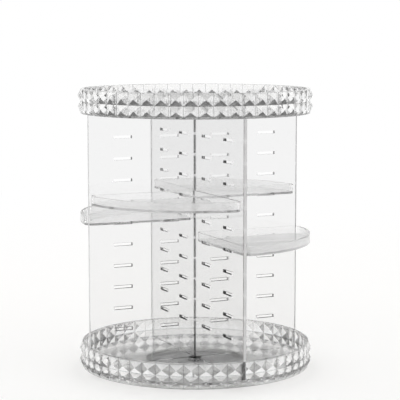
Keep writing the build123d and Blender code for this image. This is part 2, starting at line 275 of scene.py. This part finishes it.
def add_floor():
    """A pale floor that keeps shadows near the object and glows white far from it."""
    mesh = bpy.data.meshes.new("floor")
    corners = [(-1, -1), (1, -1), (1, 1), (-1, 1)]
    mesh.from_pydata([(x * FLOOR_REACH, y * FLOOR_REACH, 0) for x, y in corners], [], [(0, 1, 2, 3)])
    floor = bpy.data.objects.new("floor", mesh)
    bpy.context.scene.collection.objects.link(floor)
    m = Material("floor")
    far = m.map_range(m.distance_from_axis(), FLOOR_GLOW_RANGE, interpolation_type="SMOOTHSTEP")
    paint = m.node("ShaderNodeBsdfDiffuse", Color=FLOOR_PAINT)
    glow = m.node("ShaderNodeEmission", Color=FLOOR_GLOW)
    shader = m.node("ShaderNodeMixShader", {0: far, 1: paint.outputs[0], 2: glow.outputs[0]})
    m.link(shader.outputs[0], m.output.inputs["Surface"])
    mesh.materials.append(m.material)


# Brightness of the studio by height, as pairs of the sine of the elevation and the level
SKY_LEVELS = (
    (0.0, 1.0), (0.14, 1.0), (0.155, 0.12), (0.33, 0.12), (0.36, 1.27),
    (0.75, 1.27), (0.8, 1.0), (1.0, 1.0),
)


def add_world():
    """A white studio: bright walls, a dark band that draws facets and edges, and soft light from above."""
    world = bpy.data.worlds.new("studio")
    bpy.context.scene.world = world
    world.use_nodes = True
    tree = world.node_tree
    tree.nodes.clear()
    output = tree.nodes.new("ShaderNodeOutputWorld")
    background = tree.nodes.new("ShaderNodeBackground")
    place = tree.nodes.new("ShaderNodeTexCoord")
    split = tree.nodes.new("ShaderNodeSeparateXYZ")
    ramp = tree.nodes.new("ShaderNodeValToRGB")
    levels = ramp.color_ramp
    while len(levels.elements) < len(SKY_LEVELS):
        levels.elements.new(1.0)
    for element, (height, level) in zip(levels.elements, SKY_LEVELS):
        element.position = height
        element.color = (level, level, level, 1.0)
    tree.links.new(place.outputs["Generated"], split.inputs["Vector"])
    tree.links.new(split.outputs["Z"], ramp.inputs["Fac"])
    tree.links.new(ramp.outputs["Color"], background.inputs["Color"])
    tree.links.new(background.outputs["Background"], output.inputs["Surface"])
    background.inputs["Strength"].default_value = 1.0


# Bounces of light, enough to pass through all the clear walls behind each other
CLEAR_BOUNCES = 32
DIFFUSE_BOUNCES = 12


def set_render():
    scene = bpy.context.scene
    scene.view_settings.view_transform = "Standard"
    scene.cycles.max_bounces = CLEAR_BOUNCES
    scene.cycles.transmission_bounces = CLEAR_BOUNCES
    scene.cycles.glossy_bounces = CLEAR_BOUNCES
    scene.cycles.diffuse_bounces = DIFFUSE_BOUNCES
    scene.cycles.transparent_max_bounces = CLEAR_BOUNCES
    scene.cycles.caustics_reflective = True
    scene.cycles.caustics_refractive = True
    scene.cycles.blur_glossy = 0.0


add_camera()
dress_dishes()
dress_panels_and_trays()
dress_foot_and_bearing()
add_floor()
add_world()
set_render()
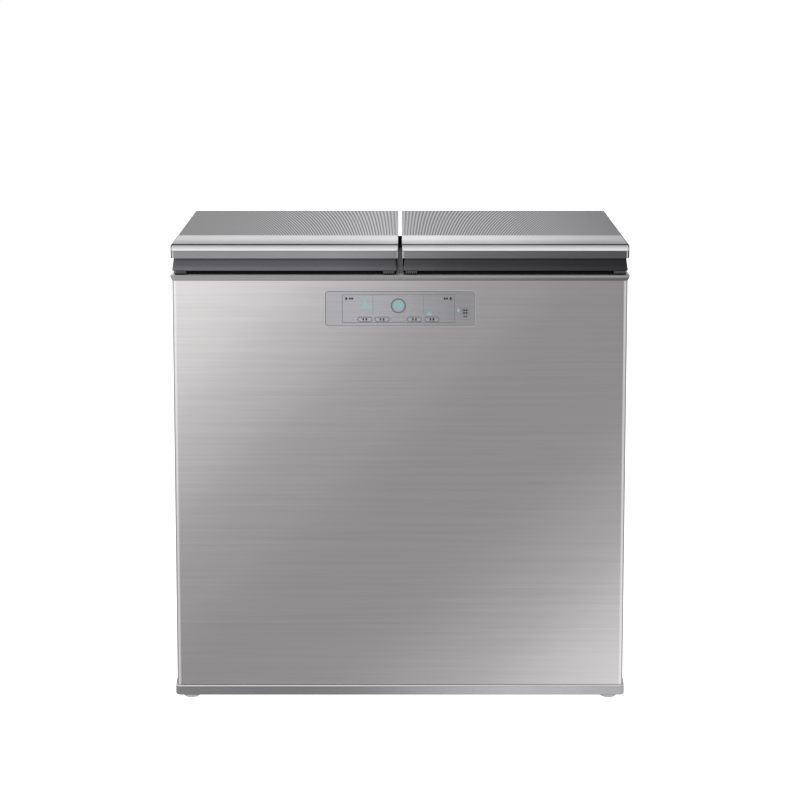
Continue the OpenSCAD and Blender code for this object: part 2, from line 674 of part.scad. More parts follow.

----

Please print the lines from the start of the records up to and including the line with "mesh.materials.append(m.material)", copying each one exactly and leaving out the rest.

● **Exercise solution**:
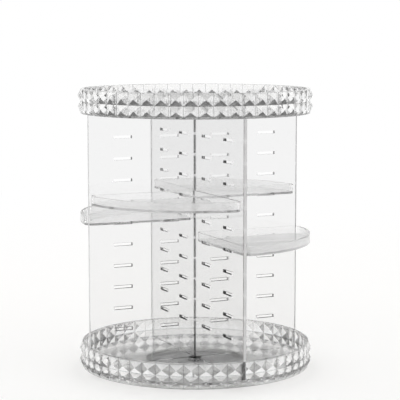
Keep writing the build123d and Blender code for this image. This is part 2, starting at line 275 of scene.py. This part finishes it.
def add_floor():
    """A pale floor that keeps shadows near the object and glows white far from it."""
    mesh = bpy.data.meshes.new("floor")
    corners = [(-1, -1), (1, -1), (1, 1), (-1, 1)]
    mesh.from_pydata([(x * FLOOR_REACH, y * FLOOR_REACH, 0) for x, y in corners], [], [(0, 1, 2, 3)])
    floor = bpy.data.objects.new("floor", mesh)
    bpy.context.scene.collection.objects.link(floor)
    m = Material("floor")
    far = m.map_range(m.distance_from_axis(), FLOOR_GLOW_RANGE, interpolation_type="SMOOTHSTEP")
    paint = m.node("ShaderNodeBsdfDiffuse", Color=FLOOR_PAINT)
    glow = m.node("ShaderNodeEmission", Color=FLOOR_GLOW)
    shader = m.node("ShaderNodeMixShader", {0: far, 1: paint.outputs[0], 2: glow.outputs[0]})
    m.link(shader.outputs[0], m.output.inputs["Surface"])
    mesh.materials.append(m.material)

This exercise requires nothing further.